幼稚園から大学まで一緒だった腐れ縁の幼馴染みに、『我の駒になれ』と言われて喜んでついていく人間がいたら教えて欲しい。

しかし、だ。
この元就は顔も家柄も良いお坊っちゃまなので、喜んで捨て駒に志願する女が絶対いないとは言い切れないのが恐ろしいところである。
しかも今は大企業の社長とくれば、寄ってくる女は後を絶たないのではないだろうか。

そんな彼が一時期怪しげなカルト教団に入信して「サンデー毛利」と名乗っていたことは今までは黒歴史になっている。

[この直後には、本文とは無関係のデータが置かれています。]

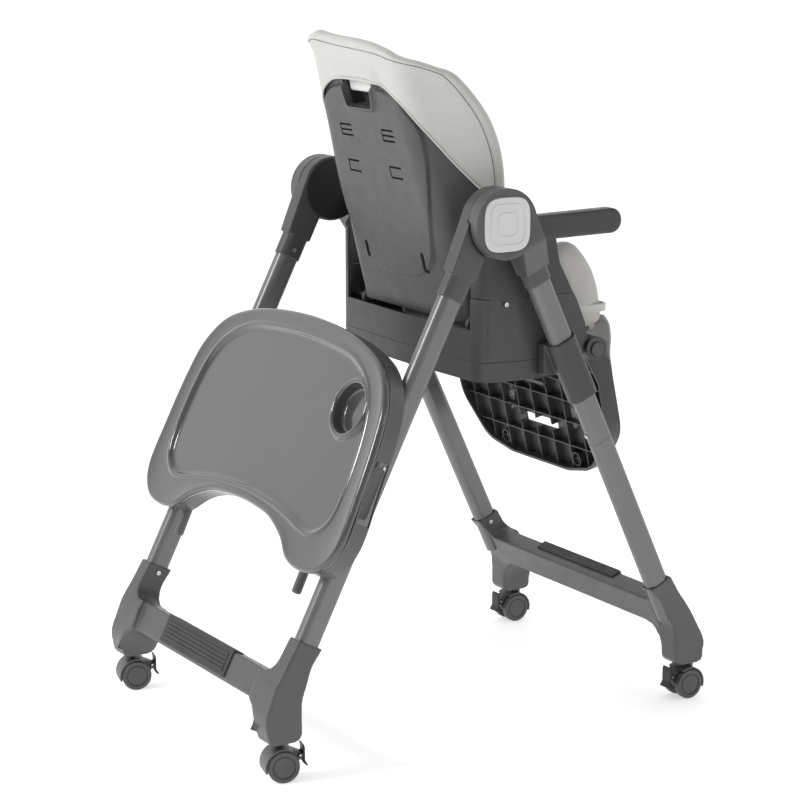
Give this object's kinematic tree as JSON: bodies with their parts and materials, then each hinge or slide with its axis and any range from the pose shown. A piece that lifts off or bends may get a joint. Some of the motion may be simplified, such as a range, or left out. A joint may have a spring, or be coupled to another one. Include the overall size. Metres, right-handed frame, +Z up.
{
  "type": "baby high chair",
  "caption": "Folding baby high chair on an A-frame with castors, reclining padded seat that slides up and down the legs, hinged legrest and a tray hung on the rear legs.",
  "frame": {"origin": "on the floor under the middle of the chair, midway between its front and rear wheels", "axes": "+Z up; the child faces -Y; +X is the child's left"},
  "size_m": [0.6324, 0.806, 1.0558],
  "materials": {
    "hub_plastic": "fine satin grain",
    "seat_plastic": "fine satin grain",
    "base_plastic": "fine satin grain",
    "shell_plastic": "fine satin grain",
    "tube_paint": "satin grey powder coat",
    "tray_plastic": "polished",
    "tray_base_plastic": "satin",
    "button_plastic": "smooth satin",
    "cover_leatherette": "fine-grain leatherette",
    "pad_leatherette": "fine-grain leatherette",
    "webbing": "woven",
    "black_plastic": "fine texture",
    "wheel_plastic": "satin",
    "steel": "bright plated",
    "tread_rubber": "moulded soft-touch ribs"
  },
  "bodies": {
    "front_frame": {"front_hub_left": "hub_plastic", "front_hub_right": "hub_plastic", "front_tube_left": "tube_paint", "front_tube_right": "tube_paint", "front_base": "base_plastic", "front_tread": "tread_rubber", "front_fasteners": "steel", "hub_bolts": "steel"},
    "rear_frame": {"rear_hub_left": "hub_plastic", "rear_hub_right": "hub_plastic", "rear_tube_left": "tube_paint", "rear_tube_right": "tube_paint", "rear_base": "base_plastic", "rear_tread": "tread_rubber", "rear_fasteners": "steel", "hub_inner_covers": "black_plastic"},
    "fold_button_left": {"fold_button_left": "button_plastic"},
    "fold_button_right": {"fold_button_right": "button_plastic"},
    "seat": {"seat_band": "seat_plastic", "seat_housing": "seat_plastic", "seat_pivot_pins": "steel", "seat_screws": "steel", "armrest_left": "seat_plastic", "armrest_right": "seat_plastic", "height_sleeve_left": "seat_plastic", "height_sleeve_right": "seat_plastic", "seat_pad": "pad_leatherette", "lap_harness": "webbing", "harness_buckle": "black_plastic"},
    "buckle_button": {"buckle_button": "button_plastic"},
    "backrest": {"backrest_shell": "shell_plastic", "backrest_pad": "pad_leatherette", "backrest_cover": "cover_leatherette", "shoulder_straps": "webbing"},
    "recline_lever": {"recline_lever": "button_plastic"},
    "legrest": {"legrest_shell": "seat_plastic", "legrest_pad": "pad_leatherette"},
    "footplate": {"footplate": "seat_plastic"},
    "legrest_button_left": {"legrest_button_left": "hub_plastic"},
    "legrest_button_right": {"legrest_button_right": "hub_plastic"},
    "tray": {"tray_base": "tray_base_plastic"},
    "tray_insert": {"tray_insert": "tray_plastic"},
    "tray_lever_left": {"tray_lever_left": "hub_plastic"},
    "tray_lever_right": {"tray_lever_right": "hub_plastic"},
    "castor_rear_left": {"castor_rear_left_housing": "hub_plastic", "castor_rear_left_pins": "steel"},
    "castor_rear_left_wheels": {"castor_rear_left_wheels": "wheel_plastic"},
    "castor_rear_left_brake": {"castor_rear_left_brake": "black_plastic"},
    "castor_rear_right": {"castor_rear_right_housing": "hub_plastic", "castor_rear_right_pins": "steel"},
    "castor_rear_right_wheels": {"castor_rear_right_wheels": "wheel_plastic"},
    "castor_rear_right_brake": {"castor_rear_right_brake": "black_plastic"},
    "castor_front_left": {"castor_front_left_housing": "hub_plastic", "castor_front_left_pins": "steel"},
    "castor_front_left_wheels": {"castor_front_left_wheels": "wheel_plastic"},
    "castor_front_left_brake": {"castor_front_left_brake": "black_plastic"},
    "castor_front_right": {"castor_front_right_housing": "hub_plastic", "castor_front_right_pins": "steel"},
    "castor_front_right_wheels": {"castor_front_right_wheels": "wheel_plastic"},
    "castor_front_right_brake": {"castor_front_right_brake": "black_plastic"}
  },
  "joints": [
    {"name": "fold", "type": "hinge", "parent": "front_frame", "child": "rear_frame", "pos_m": [0, -0.006, 0.795], "axis": [-1, 0, 0], "range_deg": [0, 29]},
    {"name": "fold_button_left_press", "type": "slide", "parent": "front_frame", "child": "fold_button_left", "axis": [-1, 0, 0], "range_m": [0, 0.005], "stiffness_N_per_m": 600},
    {"name": "fold_button_right_press", "type": "slide", "parent": "front_frame", "child": "fold_button_right", "axis": [1, 0, 0], "range_m": [0, 0.005], "stiffness_N_per_m": 600},
    {"name": "seat_height", "type": "slide", "parent": "front_frame", "child": "seat", "axis": [0, 0.4221, 0.9065], "range_m": [-0.055, 0.095]},
    {"name": "buckle_button_press", "type": "slide", "parent": "seat", "child": "buckle_button", "axis": [0, 1, 0], "range_m": [0, 0.004], "stiffness_N_per_m": 400},
    {"name": "recline", "type": "hinge", "parent": "seat", "child": "backrest", "pos_m": [0, -0.03, 0.625], "axis": [-1, 0, 0], "range_deg": [0, 30]},
    {"name": "recline_lever_squeeze", "type": "slide", "parent": "backrest", "child": "recline_lever", "axis": [0, 0.2504, 0.9681], "range_m": [0, 0.008], "stiffness_N_per_m": 400},
    {"name": "legrest_lift", "type": "hinge", "parent": "seat", "child": "legrest", "pos_m": [0, -0.2107, 0.581], "axis": [-1, 0, 0], "range_deg": [0, 70]},
    {"name": "footplate_pull", "type": "slide", "parent": "legrest", "child": "footplate", "axis": [0, -0.9781, 0.2079], "range_m": [0, 0.03]},
    {"name": "legrest_button_left_press", "type": "slide", "parent": "legrest", "child": "legrest_button_left", "axis": [-1, 0, 0], "range_m": [0, 0.004], "stiffness_N_per_m": 400},
    {"name": "legrest_button_right_press", "type": "slide", "parent": "legrest", "child": "legrest_button_right", "axis": [1, 0, 0], "range_m": [0, 0.004], "stiffness_N_per_m": 400},
    {"name": "tray_lift_off", "type": "slide", "parent": "rear_frame", "child": "tray", "axis": [0, 0.9063, 0.4226], "range_m": [0, 0.1]},
    {"name": "tray_insert_lift", "type": "slide", "parent": "tray", "child": "tray_insert", "axis": [0, 0.9063, 0.4226], "range_m": [0, 0.06]},
    {"name": "tray_lever_left_press", "type": "slide", "parent": "tray", "child": "tray_lever_left", "axis": [-1, 0, 0], "range_m": [0, 0.005], "stiffness_N_per_m": 400},
    {"name": "tray_lever_right_press", "type": "slide", "parent": "tray", "child": "tray_lever_right", "axis": [1, 0, 0], "range_m": [0, 0.005], "stiffness_N_per_m": 400},
    {"name": "castor_rear_left_swivel", "type": "hinge", "parent": "rear_frame", "child": "castor_rear_left", "pos_m": [0.25, 0.372, 0.05], "axis": [0, 0, 1], "continuous": true},
    {"name": "castor_rear_left_roll", "type": "hinge", "parent": "castor_rear_left", "child": "castor_rear_left_wheels", "pos_m": [0.24782, 0.36327, 0.024], "axis": [0.9703, -0.2419, 0], "continuous": true},
    {"name": "castor_rear_left_brake_press", "type": "hinge", "parent": "castor_rear_left", "child": "castor_rear_left_brake", "pos_m": [0.24129, 0.33707, 0.037], "axis": [0.9703, -0.2419, 0], "range_deg": [0, 8]},
    {"name": "castor_rear_right_swivel", "type": "hinge", "parent": "rear_frame", "child": "castor_rear_right", "pos_m": [-0.25, 0.372, 0.05], "axis": [0, 0, 1], "continuous": true},
    {"name": "castor_rear_right_roll", "type": "hinge", "parent": "castor_rear_right", "child": "castor_rear_right_wheels", "pos_m": [-0.25218, 0.36327, 0.024], "axis": [0.9703, -0.2419, 0], "continuous": true},
    {"name": "castor_rear_right_brake_press", "type": "hinge", "parent": "castor_rear_right", "child": "castor_rear_right_brake", "pos_m": [-0.25871, 0.33707, 0.037], "axis": [0.9703, -0.2419, 0], "range_deg": [0, 8]},
    {"name": "castor_front_left_swivel", "type": "hinge", "parent": "front_frame", "child": "castor_front_left", "pos_m": [0.25, -0.384, 0.05], "axis": [0, 0, 1], "continuous": true},
    {"name": "castor_front_left_roll", "type": "hinge", "parent": "castor_front_left", "child": "castor_front_left_wheels", "pos_m": [0.25, -0.375, 0.024], "axis": [-1, 0, 0], "continuous": true},
    {"name": "castor_front_left_brake_press", "type": "hinge", "parent": "castor_front_left", "child": "castor_front_left_brake", "pos_m": [0.25, -0.348, 0.037], "axis": [-1, 0, 0], "range_deg": [0, 8]},
    {"name": "castor_front_right_swivel", "type": "hinge", "parent": "front_frame", "child": "castor_front_right", "pos_m": [-0.25, -0.384, 0.05], "axis": [0, 0, 1], "continuous": true},
    {"name": "castor_front_right_roll", "type": "hinge", "parent": "castor_front_right", "child": "castor_front_right_wheels", "pos_m": [-0.25, -0.375, 0.024], "axis": [-1, 0, 0], "continuous": true},
    {"name": "castor_front_right_brake_press", "type": "hinge", "parent": "castor_front_right", "child": "castor_front_right_brake", "pos_m": [-0.25, -0.348, 0.037], "axis": [-1, 0, 0], "range_deg": [0, 8]}
  ]
}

「なんでどうして……私はただ、普通に就職してそこそこ稼いで貯金もして普通に結婚して、ごくごく普通の人生を歩みたかっただけなのに……」

捨て駒かM奴隷かって、究極の選択すぎやしませんか。
テーブルに突っ伏して嘆く私の向かい側では、元就が涼しい顔であんみつを食べている。
こいつも大概女王様だ

「長曾我部はどうした。真っ先にあやつに泣きつくと思っていたが」

「元親には昨日電話で、喫茶店での出来事から病院での事まで全部話した。お前も大変だなって慰められた」

元就に捨て駒になれ発言をされた時も、真っ先に訴えた相手は元親だった。
元親はもう一人の幼馴染だ。

「他には何と言っていた」

「え……辛いときはいつでも愚痴っていいぜ、とか、そんな感じのことを言われたけど」

「それだけか」

完食した元就がスプーンを置く。

「姫若子にしては上出来よ。余計な事を言わぬだけの知恵はついたようだな。まったく成長しておらぬ者もいるが」

「えっ、なにそれ? どういう意味?」

元就は頭が悪い子供を見るような目で私を見た。

「鈍いにも程があるという話ぞ」

話は終わりだ、と一方的に宣言した元就は、目線で店員を呼び寄せ、あべかわ餅を追加注文した。
まだ食べるのか。

こうなると、もうガンとして話をしてくれなくなることは分かっていたので、私は仕方なく一人で店を出た。

帰ったらまた元親に電話してみよう。
そんなことを考えながら歩いていたら、誰かにぶつかりそうになってしまった。
慌てて「すみません」と顔を上げた途端、視界が真っ白になる。

視界を白く染めたもの。
それは白いスーツだった。

「毛利元就君と何を話していたんだい?」

口調こそ柔らかいものの、底にゾッとするような冷たさを含んだ声が耳を打つ。

「…副社長…」

「半兵衛と呼ぶよう言ったはずだよ」

綺麗に微笑んでみせたその人は。
入院しているはずの副社長が、すぐ目の前に立っていた。